Love and Mercy (1961)

This biopic of the tormented musical genius Brian Wilson looks back on the Beach Boys before they started dressing like a gang of Hawaiian tourists. Costume designer Danny Glicker has done the sixties and seventies before in Milk, which earned him a 2009 Oscar nod. In this movie, he nails the endless-summer aesthetic, proving that the only thing that was more essential than having a surfboard was a pair of supershort swim trunks to ride it in.

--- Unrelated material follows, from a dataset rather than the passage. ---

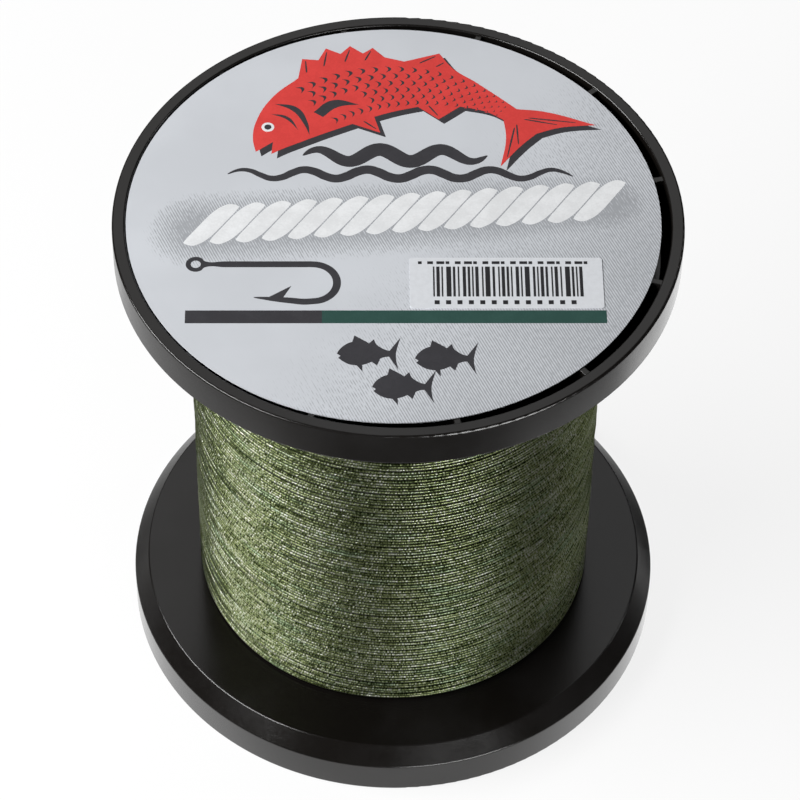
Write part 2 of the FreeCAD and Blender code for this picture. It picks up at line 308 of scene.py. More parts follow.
def new_piece(name, mesh, material):
    """Adds a piece of the spool that rides on its body."""
    piece = bpy.data.objects.new(name, mesh)
    bpy.context.scene.collection.objects.link(piece)
    dress(piece, material)
    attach(piece, BODY)
    return piece


# Scratches are noise read at these shares of y and z, which draws it out into hairs.
SCRATCH_DRAW = (0.08, 0.3)
SCRATCH_WEAR = 0.6
SCRATCH_DEPTH = 0.5
SPECK_WEIGHT = 0.35
PLASTIC_IOR = 1.5


def plastic_material(settings, name, dulling):
    """Moulded plastic: black with handled patches, fine grain and hair scratches."""
    finish = Finish(name)
    place = finish.place()
    patches = finish.noise(place, scale=38.0, detail=4.0, roughness=0.6)
    specks = finish.noise(place, scale=900.0, detail=2.0, roughness=0.6)
    grain = finish.noise(place, scale=3200.0, detail=3.0, roughness=0.6)
    x, y, z = finish.split(place)
    drawn = finish.join(x, finish.times(y, SCRATCH_DRAW[0]), finish.times(z, SCRATCH_DRAW[1]))
    hairs = finish.noise(drawn, scale=1400.0, detail=3.0, roughness=0.7)
    scratches = finish.rise(hairs, start=0.66, end=0.74)
    handled = finish.rise(patches, start=0.42, end=0.68)
    wear = finish.limit(finish.math("ADD", handled, finish.times(scratches, SCRATCH_WEAR)))
    speckled = finish.math("MULTIPLY_ADD", specks, SPECK_WEIGHT, patches)
    dullness = finish.rise(speckled, start=0.42, end=0.86)
    edges = finish.add("ShaderNodeBevel", {"Radius": settings.edge}, samples=6).outputs[0]
    relief = finish.bump(grain, settings.grain, strength=0.8, normal=edges)
    relief = finish.bump(scratches, settings.grain * SCRATCH_DEPTH, strength=0.5, normal=relief)
    return finish.surface({
        "Base Color": finish.blend(wear, opaque(settings.colour), opaque(settings.worn_colour)),
        "Roughness": finish.between(dullness, settings.polish + dulling, settings.haze + dulling),
        "IOR": PLASTIC_IOR,
        "Normal": relief,
    })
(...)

A Little Chaos (set in 1690)

Putting Kate Winslet in a corset isn’t exactly breaking new ground. But when a movie is set in the court of the Sun King, a certain level of sartorial splendour can be expected. Winslet plays a free-spirited (and finely attired) gardener hired to help transform the gardens of Versailles. The film’s costume designer is Joan Bergin, who has won three Emmys for her work on The Tudors and also dresses the First Lady of Ireland, Sabina Higgins.

Eden (1990)

French auteur Mia Hansen-Love chronicles the rise of electronic dance music and rave culture in Paris in this portrait of the recent past with costume design by Judy Shrewsbury. Characters include Guy-Manuel de Homem-Christo and Thomas Bangalter, better known now as Daft Punk. This means robo masks are likely to make an appearance, along with many other questionable fashion trends born of beats culture.